The record here affords no evidence of the loss or damage incurred by appellee through Norstrom's disobedience of the injunction. It does not appear that more than a single hair clipper was actually made or sold after the permanent injunction, and we fail to see how such a record can support a fine of $500 payable to appellee. In the Gompers Case it was said:
"If, then, this sentence for criminal contempt was erroneously entered in a proceeding which was a part of the equity cause, it would be necessary to set aside the order of imprisonment, examine the testimony, and thereupon make such decree as was proper, according to the practice in equity causes on appeal."

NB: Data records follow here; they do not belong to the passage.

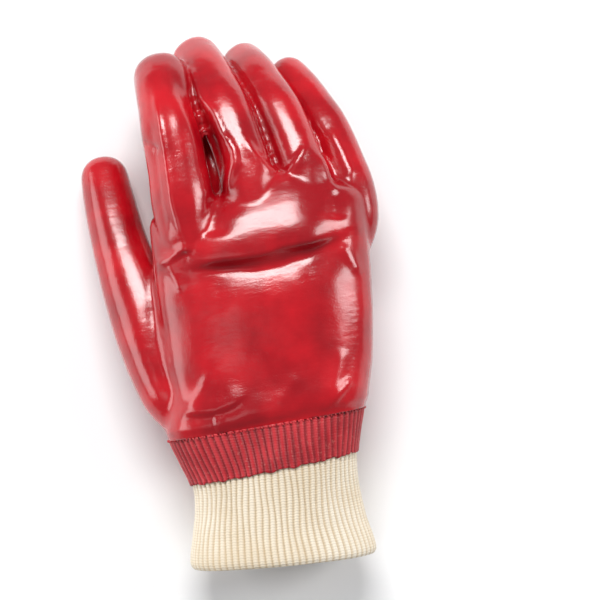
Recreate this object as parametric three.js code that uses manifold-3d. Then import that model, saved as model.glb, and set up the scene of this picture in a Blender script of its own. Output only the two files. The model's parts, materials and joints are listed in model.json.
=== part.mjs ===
// A PVC coated work glove for the right hand, with a knitted wrist, lying palm down on a flat surface.
// The hand is one dipped shell: a jersey glove soaked and coated in red PVC, closed round four curled fingers
// and a thumb. A rib knit tube is sewn to its wrist, and the dip reaches part of the way down that tube.
// Millimetres and degrees. While it is shaped, x runs from the thumb side to the little finger side, y from the
// hem to the fingertips, and z from the palm to the back of the hand.
import * as THREE from "three";
import Module from "manifold-3d";

// Driving dimensions of the hand.
const palmLength = 109; // wrist seam to the crotch between the middle and ring fingers
const palmWidth = 100; // across the knuckles
const palmDepth = 44; // palm to back, as the glove keeps its shape
const fingerLength = 92; // middle finger, crotch to tip
const fingerWidth = 25; // middle finger, across its first joint
const thumbLength = 122; // from inside the palm to the tip
const thumbWidth = 28;
const shellWall = 1.8; // coated jersey

// Driving dimensions of the knitted wrist, and of the seam that joins it to the hand.
const cuffLength = 64; // hem to wrist seam
const cuffWidth = 77; // at its narrowest
const cuffDepth = 47;
const seamWidth = 89;
const seamDepth = 48;
const seamSlope = 0.05; // rise of the seam towards the little finger side
const knitWall = 2.2; // rib knit, doubled at the hem
const dipLength = 21; // how far the coating reaches down the rib
const filmWall = 0.9; // PVC over the rib
const ribCount = 72;
const ribHeight = 0.9;
const pieceGap = 0.3; // between pieces that touch on the real glove

// Depth and half width of the deepest fold, which the table of folds shares out.
const foldDepth = 3.4;
const foldSpread = 6;

// How finely the outside and the inside of the hand are faceted.
const outerFacets = { palmSides: 40, digitSides: 16, digitRings: 12 };
const innerFacets = { palmSides: 32, digitSides: 12, digitRings: 10 };

// Sections of the palm. along is a share of palmLength from the wrist seam. seam is how far a section follows
// the size of the seam instead of the palm's. left and right are shares of that width, and back and under of
// that depth. slope tips the section towards the thumb side, and bow, a share of palmLength, carries its middle
// forward.
const palmSections = [
  { along: 0.0, seam: 1, left: -0.512, right: 0.519, back: 0.5, under: -0.513, slope: seamSlope, bow: 0 },
  { along: 0.03, seam: 0.7, left: -0.5, right: 0.52, back: 0.55, under: -0.56, slope: seamSlope, bow: 0 },
  { along: 0.07, seam: 0.4, left: -0.471, right: 0.513, back: 0.58, under: -0.59, slope: seamSlope, bow: 0 },
  { along: 0.14, seam: 0, left: -0.435, right: 0.508, back: 0.57, under: -0.6, slope: 0.04, bow: 0 },
  { along: 0.22, seam: 0, left: -0.428, right: 0.526, back: 0.54, under: -0.59, slope: 0.03, bow: 0 },
  { along: 0.32, seam: 0, left: -0.424, right: 0.541, back: 0.525, under: -0.57, slope: 0.03, bow: 0 },
  { along: 0.42, seam: 0, left: -0.422, right: 0.553, back: 0.51, under: -0.54, slope: 0.03, bow: 0 },
  { along: 0.52, seam: 0, left: -0.424, right: 0.562, back: 0.49, under: -0.51, slope: 0.05, bow: 0 },
  { along: 0.6, seam: 0, left: -0.426, right: 0.568, back: 0.475, under: -0.49, slope: 0.07, bow: 0 },
  { along: 0.64, seam: 0, left: -0.428, right: 0.571, back: 0.462, under: -0.48, slope: 0.08, bow: 0 },
  { along: 0.67, seam: 0, left: -0.428, right: 0.572, back: 0.452, under: -0.475, slope: 0.09, bow: 0 },
  { along: 0.692, seam: 0, left: -0.428, right: 0.573, back: 0.45, under: -0.47, slope: 0.095, bow: 0 },
  { along: 0.714, seam: 0, left: -0.428, right: 0.574, back: 0.51, under: -0.465, slope: 0.095, bow: 0 },
  { along: 0.745, seam: 0, left: -0.428, right: 0.575, back: 0.52, under: -0.46, slope: 0.085, bow: 0.005 },
  { along: 0.79, seam: 0, left: -0.426, right: 0.576, back: 0.495, under: -0.455, slope: 0.06, bow: 0.015 },
  { along: 0.845, seam: 0, left: -0.424, right: 0.578, back: 0.44, under: -0.445, slope: 0.03, bow: 0.04 },
  { along: 0.885, seam: 0, left: -0.42, right: 0.576, back: 0.37, under: -0.43, slope: 0.01, bow: 0.065 },
  { along: 0.915, seam: 0, left: -0.4, right: 0.555, back: 0.29, under: -0.39, slope: 0, bow: 0.085 },
  { along: 0.935, seam: 0, left: -0.36, right: 0.51, back: 0.18, under: -0.3, slope: 0, bow: 0.09 },
];
const palmSquareness = 2.5;
const knuckleArch = 0.1; // drop of the little finger side, as a share of palmDepth
const archRun = [0.2, 0.9]; // where along the palm that drop begins and is full
const webCentre = 0.22 * palmWidth; // where the front edge between the fingers reaches furthest
const webSpread = 0.26 * palmWidth;

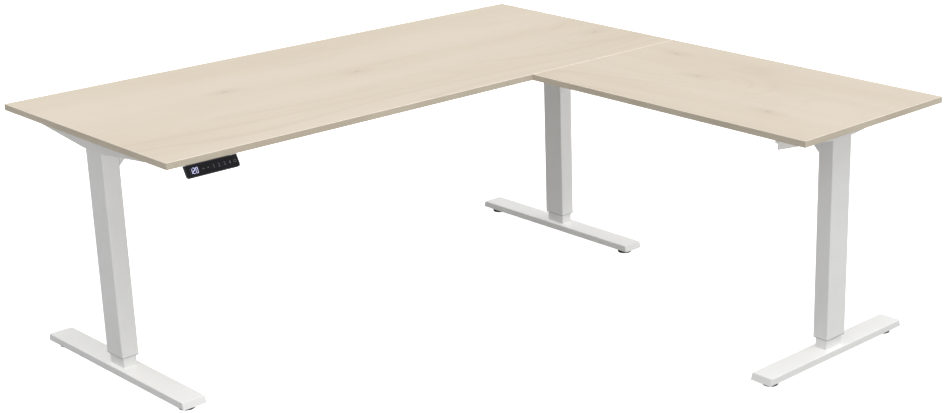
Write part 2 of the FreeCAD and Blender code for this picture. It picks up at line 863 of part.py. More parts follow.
def handset_housing():
    """The handset's sloping face plate and the shallow body behind it, under the front edge."""
    back = face_out * -handset_plate
    top_back = face_top + V * (handset_plate / -face_out.y)
    plate = profile([face_top, face_low, face_low + back, top_back], U * handset_length)
    plate = plate.common(face_slab(0.0, -2 * handset_back, handset_back, handset_corner))
    body_start = U * handset_body_inset
    body_z = under - handset_back_drop
    outline = [
        face_top + back / 2,
        face_top + face_down * (face_height * handset_body_share) + back / 2,
        Vector(handset_x0, front_y + handset_shoulder, body_z),
        Vector(handset_x0, front_y + handset_back, body_z),
        Vector(handset_x0, front_y + handset_back, under),
        Vector(handset_x0, face_top.y + handset_plate, under),
    ]
    body = profile([point + body_start for point in outline],
                   U * (handset_length - 2 * handset_body_inset))
    wedge = plate.fuse(body).removeSplitter()
    rebate = face_slab(panel_margin, -panel_sheet, over, panel_corner)
    pocket = face_slab(panel_margin + handset_wall, -panel_sheet - panel_pocket_depth, 0.0,
                       panel_corner - handset_wall)
    holes = []
    for x, y in handset_screw_places():
        holes.append(rod(screw_hole_radius, Vector(x, y, under - handset_drop), Z, handset_drop))
        seat = under - handset_wall * 2
        holes.append(rod(access_radius, Vector(x, y, seat - handset_drop), Z, handset_drop))
    return cut_all(wedge, [rebate, pocket] + holes)


def handset_screw_places():
    """X and Y of the two screws that hold the handset."""
    y = front_y + handset_back - handset_screw_from_back
    return [(x, y) for x in (handset_x0 + handset_screw_from_end, handset_x1 - handset_screw_from_end)]


def handset_panel():
    """The glossy touch panel let into the sloping face."""
    return face_slab(panel_margin, -panel_sheet, 0.0, panel_corner)


# ---- Assembly ---------------------------------------------------------------------------------

nodes = {}


def add(name, shapes):
    """Keep a node: one solid, or a group of separate solids."""
    nodes[name] = shapes if isinstance(shapes, list) else [shapes]


def seam_plate_centres():
    """X and Y of the two plates under the seam between the tops."""
    y = (front_y + return_back_y) / 2
    inset = seam_plate_from_end + seam_plate_width / 2
    return [(return_left_x + inset, y), (right_x - inset, y)]


def seam_screw_places(x, y):
    """The four screws of one seam plate."""
    du = seam_plate_width / 2 - seam_screw_from_side
    dv = seam_plate_length / 2 - seam_screw_from_end
    return [(x + i * du, y + j * dv) for i in (-1, 1) for j in (-1, 1)]


def seam_plate(x, y):
    """One flat plate across the seam."""
    half_w = seam_plate_width / 2
    half_l = seam_plate_length / 2
    plate = block(x - half_w, x + half_w, y - half_l, y + half_l, under - seam_plate_sheet, under)
    holes = [rod(screw_hole_radius, Vector(sx, sy, under - seam_plate_sheet), Z, seam_plate_sheet)
             for sx, sy in seam_screw_places(x, y)]
    return cut_all(plate, holes)


for leg, (_, _, _, foot_length) in LEGS.items():
    add(leg + "_outer_tube", at_leg(outer_tube(), leg))
    add(leg + "_gearbox", at_leg(gearbox(), leg))
    add(leg + "_motor", at_leg(motor(), leg))
    add(leg + "_motor_housing", at_leg(motor_housing(), leg))
    add(leg + "_side_bracket", at_leg(side_bracket(), leg))
    add(leg + "_worm", at_leg(worm(), leg))
    add(leg + "_spindle", [at_leg(s, leg) for s in spindle()])
    add(leg + "_inner_tube", [at_leg(s, leg) for s in inner_tube()])
    add(leg + "_push_tube", [at_leg(s, leg) for s in push_tube()])
    add(leg + "_foot_beam", at_leg(foot_beam(foot_length), leg))
    add(leg + "_foot_bolts", [at_leg(s, leg) for s in foot_bolts()])
    for end, side in (("a", -1), ("b", 1)):
        v = side * (foot_length / 2 - glide_from_end)
        add(leg + "_glide_" + end, at_leg(glide(v), leg))

add("guide_rings", [at_leg(guide_ring(), leg) for leg in LEGS])

main_end = rail_start + main_rail_length
first_screw = housing_end + rail_screw_from_housing
main_last_screw = main_end - rail_overlap - rail_screw_from_insert
main_screws = [first_screw, (first_screw + main_last_screw) / 2, main_last_screw]
main_clamps = clamp_places(main_end, -1)
add("main_rail_left",
    [at_leg(s, "left") for s in rail_tube(rail_start, main_end, main_screws, main_clamps,
                                          rail_bolt_places())])
add("main_rail_right",
    [at_leg(s, "corner") for s in rail_tube(rail_start, main_end, main_screws, main_clamps,
                                            rail_bolt_places())])
main_span = LEGS["corner"][0] - LEGS["left"][0]
add("main_rail_insert",
    [at_leg(s, "left") for s in rail_insert(main_end - rail_overlap, main_span - main_end + rail_overlap)])

front_end = rail_start + return_rail_front_length
rear_start = return_rail_end - return_rail_rear_length
front_screws = [first_screw, front_end - rail_overlap - rail_screw_from_insert]
rear_screws = [rear_start + rail_overlap + rail_screw_from_insert,
               return_rail_end - joint_reach - rail_screw_from_housing]
front_clamps = clamp_places(front_end, -1)
rear_clamps = clamp_places(rear_start, 1)
add("return_rail_front",
    [at_leg(s, "return") for s in rail_tube(rail_start, front_end, front_screws, front_clamps,
                                            rail_bolt_places())])
add("return_rail_rear",
    [at_leg(s, "return") for s in rail_tube(rear_start, return_rail_end, rear_screws, rear_clamps,
                                            joint_bolt_places())])
add("return_rail_insert",
    [at_leg(s, "return") for s in rail_insert(front_end - rail_overlap, rear_start + rail_overlap)])
add("rail_joint_bracket", at_leg(joint_bracket(), "return"))

# The main rail is drilled where the joint bracket's bolts enter it.
joint_drills = [at_leg(rod(bolt_radius, Vector(joint_face - over, v, z), U,
                         rail_wall + 2 * over), "return")
                for v, z in joint_plate_places()]
nodes["main_rail_right"] = [tube.cut(joint_drills) for tube in nodes["main_rail_right"]]

bolts = [at_leg(b, leg) for leg in LEGS for b in head_bolts()]
bolts += [at_leg(b, "return") for b in joint_bolts()]
add("frame_bolts", bolts)
add("rail_clamp_screws",
    [at_leg(s, leg) for leg in ("left", "corner") for s in clamp_screws(main_clamps)]
    + [at_leg(s, "return") for s in clamp_screws(front_clamps + rear_clamps)])

seam_centres = seam_plate_centres()
add("seam_plates", [seam_plate(x, y) for x, y in seam_centres])

wood_screws = []
for x, y in seam_centres:
    wood_screws += [wood_screw(sx, sy, under - seam_plate_sheet) for sx, sy in seam_screw_places(x, y)]
for leg in LEGS:
    for v in bracket_screw_places():
        wood_screws.append(wood_screw(*row_point(leg, 0, v), head_top))
rail_screw_places = [("left", u) for u in main_screws] + [("corner", u) for u in main_screws]
rail_screw_places += [("return", u) for u in front_screws + rear_screws]
for leg, u in rail_screw_places:
    for v in (-rail_v, rail_v):
        wood_screws.append(wood_screw(*row_point(leg, u, v), under - rail_wall))
for x, y in box_screw_places():
    wood_screws.append(wood_screw(x, y, box_z1))
for x, y in handset_screw_places():
    wood_screws.append(wood_screw(x, y, under - 2 * handset_wall))
add("wood_screws", wood_screws)

add("main_desktop", core_board(left_x, right_x, front_y, back_y))
add("main_edge_band", edge_strips(left_x, right_x, front_y, back_y))
add("return_desktop", core_board(return_left_x, right_x, return_front_y, return_back_y))
add("return_edge_band", edge_strips(return_left_x, right_x, return_front_y, return_back_y))
add("control_box_base", control_base())
add("control_box_cover", control_cover())
add("control_box_sockets", sockets())
add("handset_housing", handset_housing())
add("handset_panel", handset_panel())

os.makedirs("parts", exist_ok=True)
for name, solids in nodes.items():
    shape = solids[0] if len(solids) == 1 else Part.makeCompound(solids)
    shape.exportStep("parts/" + name + ".step")
    print(name, len(shape.Solids), "solids", round(shape.Volume / 1000.0, 1), "cm3",
          "valid" if shape.isValid() else "NOT VALID")
print(len(nodes), "nodes")
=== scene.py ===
import json
import math

import bmesh
import bpy
from mathutils import Matrix, Vector


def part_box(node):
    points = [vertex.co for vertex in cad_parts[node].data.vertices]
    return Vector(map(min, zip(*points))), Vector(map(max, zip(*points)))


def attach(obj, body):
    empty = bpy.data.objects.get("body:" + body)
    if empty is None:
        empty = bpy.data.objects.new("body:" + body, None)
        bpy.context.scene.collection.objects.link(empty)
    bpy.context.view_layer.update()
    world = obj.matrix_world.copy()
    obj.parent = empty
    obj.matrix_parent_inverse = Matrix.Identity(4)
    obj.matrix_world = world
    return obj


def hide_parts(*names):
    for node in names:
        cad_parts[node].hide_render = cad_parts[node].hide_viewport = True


# A height adjustable corner desk: finishes for every part of the frame, and the fine pieces that
# the frame only stands in for: touch handset, levelling glides, screws, bolts and box fittings.
# Lengths are in metres; MM turns millimetres into metres.

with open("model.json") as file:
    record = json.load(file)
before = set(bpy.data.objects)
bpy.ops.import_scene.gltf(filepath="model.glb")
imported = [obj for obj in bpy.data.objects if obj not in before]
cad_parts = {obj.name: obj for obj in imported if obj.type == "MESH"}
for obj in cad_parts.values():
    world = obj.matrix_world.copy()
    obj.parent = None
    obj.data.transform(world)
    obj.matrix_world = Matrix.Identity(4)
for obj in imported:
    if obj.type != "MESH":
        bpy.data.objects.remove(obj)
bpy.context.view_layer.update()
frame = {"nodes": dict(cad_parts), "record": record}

MM = 0.001
LEGS = ("left", "corner", "return")
X = Vector((1, 0, 0))
Z = Vector((0, 0, 1))


# ---- Camera, light and floor ------------------------------------------------------------------

def make_camera():
    """A long lens, standing above the near left corner of the desk."""
    data = bpy.data.cameras.new("camera")
    data.sensor_width = 36.0
    data.lens = 66.33
    data.shift_x = -0.1956
    data.shift_y = -0.0091
    data.clip_start = 0.05
    data.clip_end = 200.0
    camera = bpy.data.objects.new("camera", data)
    bpy.context.scene.collection.objects.link(camera)
    camera.location = (-3.0061, -3.4970, 1.9441)
    looks_along = Vector((0.6924, 0.6503, -0.3127))
    camera.rotation_mode = "QUATERNION"
    camera.rotation_quaternion = looks_along.to_track_quat("-Z", "Y")
    bpy.context.scene.camera = camera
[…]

Regarding as we do the proceeding here as one wholly in the equity cause, we believe we may direct the entry of such a decree as we find to be in consonance with the equities. Under the state of the record we believe the court was entitled to impose a penalty for the civil contempt only, measured by the reasonable loss and damage which accrued to appellee by reason of the contemptuous acts of appellant. One element of such damages would be appellee's costs and attorneys' fees, matters such as courts are often called to pass upon, even in the absence of opinion evidence as to amount. In the very nature of things courts should be able to reach a fair conclusion as to the amount of ordinarily necessary costs and attorneys' fees to be awarded in such a case. We believe that in this simple and, to say the least, quite informal proceeding an award to appellee of $250 for its necessary costs and attorneys' fees incurred in the District Court would be fair compensation. For obvious reasons such expenses and fees incurred in this court are not allowable.
The order of the District Court appealed from is reversed, and the cause is remanded to the District Court, with direction to enter there an order finding appellant guilty of civil contempt, and imposing on him a fine of $250, to be paid to appellee, appellant to stand committed until the fine is paid, or he is otherwise discharged.